Dan ia memang ‘Bintang Timur’ku.  Selalu begitu.
Kuketikkan kata-kata yang terangkai menjadi kalimat dengan ketukan pada keyboard yang lembut.  Telah kulatih tanganku untuk berbagi tugas dengan adil.  Sebelumnya.. walau sudah bisa mengetik dengan sepuluh jari, aku tak pernah membagi tugas yang sama antara tangan kanan dan kiriku.  Dy mengingatkanku, untuk keanehan ini. 
Yaa.. he always pay attention of details..
Kupegang pipinya.. perlahan saja.  Dengan lembut.  Emmm... bahagia hangat mengalir dalam dada.  Aku memang selalu suka melakukan itu, manakala ada kesempatan.

*****

“Itu kan pilihanmu..” Ayah mengingatkanku.  Beliau tiba-tiba mendatangiku di kota ini. 
"Iya.. Ayah, maka benarlah semua keputusan yang kuambil ini atas pertimbangan bertahun-tahun.  Bukan keputusan sesaat yang Ayah dan Ibu sangkakan padaku," jelasku sambil menahan tangis.

Ayah menatapku dan mulai berusaha menyimak serta memahami penjelasan yang aku berikan. Tak mudah melakukannya.  Aku telah lama meninggalkan perasaanku, memasukkannya dalam kotak dan membuang kuncinya.

"Baiklah.... Vie, lakukan apa yang menurutmu baik untuk masa depanmu.  Ayah akan memberikan penjelasan pada Ibu, dan meluruskan semuanya.  Kau tetap bisa pulang ke rumah....." 
"Terimakasih... Ayah.  Untuk semua dukungan keluarga."

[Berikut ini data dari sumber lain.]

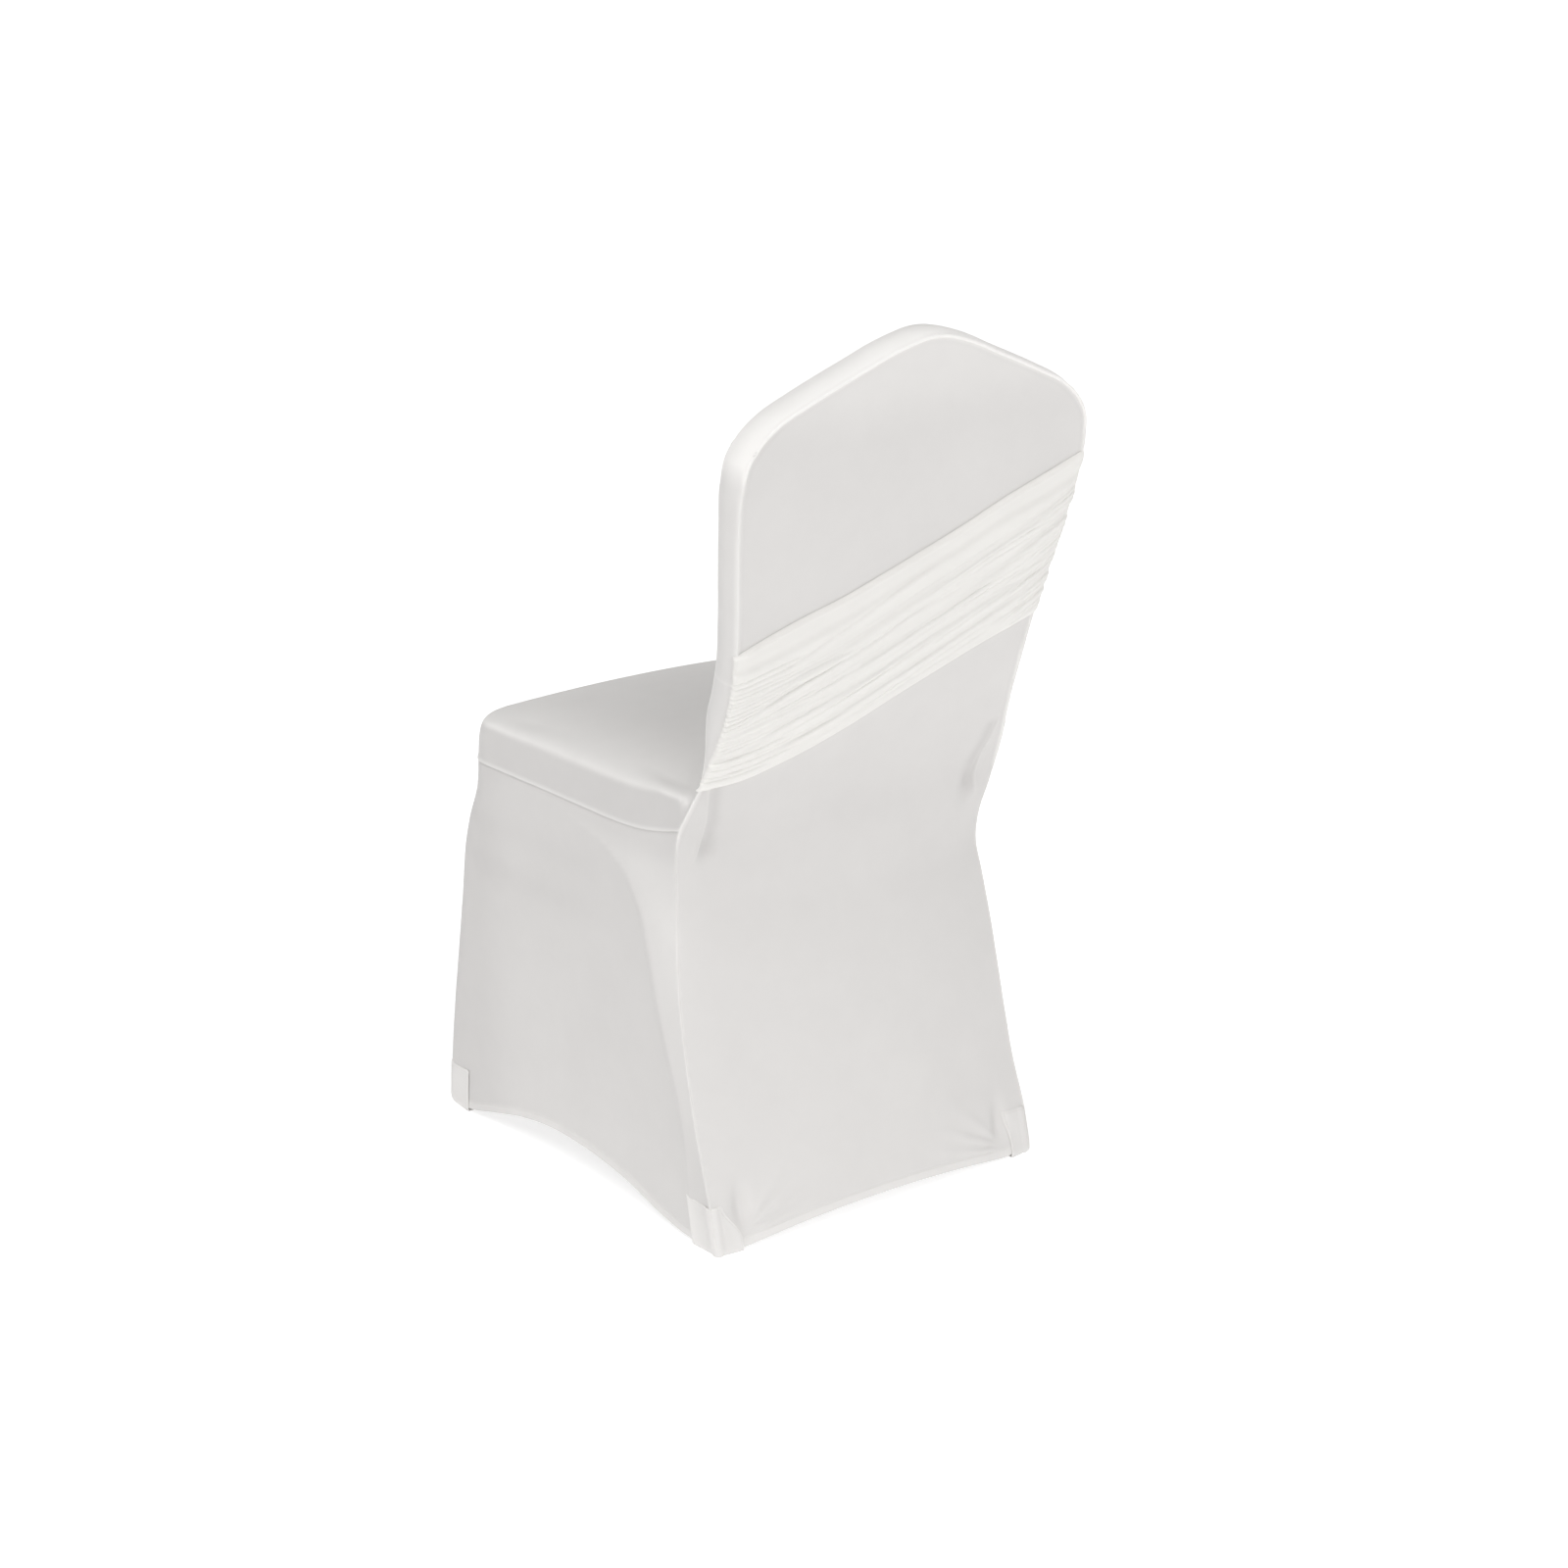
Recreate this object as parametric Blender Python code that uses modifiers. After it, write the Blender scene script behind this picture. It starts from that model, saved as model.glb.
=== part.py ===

Aku mencium tangannya, dan menyaksikannya berlalu, meninggalkanku yang masih harus berjibaku dengan kontrak kerja yang harus kuselesaikan di hari Minggu. Hhhmm....
Rasanya, setelah pekerjaan ini aku ingin main ke studio.  Mendengarkan lagu dan bercengkrama dengan teman-teman, mungkin dapat mengurai kekusutan pikiranku.
Mudah-mudahan sempat.... gumamku.

"Haii... malam guys, 'dah lama yaa,,, rasanya kita tak bertemu.  Malam ini Vian akan menemani malam.. yang cukup cerah, dengan sinar bulan yaa... Nah, "First Love" Utada Hikaru, rasanya pas untuk membuka pertemuan kita kali ini..
Enjoy it..."

Aku meletakkan headset, untuk sejenak berbincang dengan Adi, dan kemudian membuka netbookku untuk meneruskan apa yang kutulis.  Aku hanya ingin menuliskan semuanya.  Perjalanan ini telah tercatatkan dalam mini diary. Maka di mana pun aku menuliskan kejadian yang kualami.

@night:
Yang tak pernah terlintas itu terjadi (lagi).  Aku terduduk di depan pintu yang terkunci rapat. Hmm... hela napas panjang untuk melepaskan amarah yang membuncah dan tangis yang tertahan.  Ingin menelponnya kembali.  Sahabatku. Agar mengantarkanku (lagi) ke tempat yang amat damai.  Masjid saja. Tak apalah.... jika harus membaringkan lelah hati ini di tempat suci itu.
Aku pernah menjalani kehidupan seperti ini.  deJavu.  Menatap nanar langit, bulan menjadi saksi airmata yang mengalir.  Ibu pernah melakukan ini.  Dulu ketika aku hendak memilih di jalan mana kulabuhkan harapan. Segenap penolakan aku kerahkan untuk membela prinsipku.  Lombok menjadi tempat pelarianku.  Dan kembali karena Ibu masuk RS.  Hhhh..... kembali menghela napas panjang.
Cukup kali itu saja aku melakukan kesalahan fatal.  Kini takkan kulakukan hal senaif itu.  Apapun adanya, aku akan tetap di sini, walau pun tak menerima prasangka negatif tentangku.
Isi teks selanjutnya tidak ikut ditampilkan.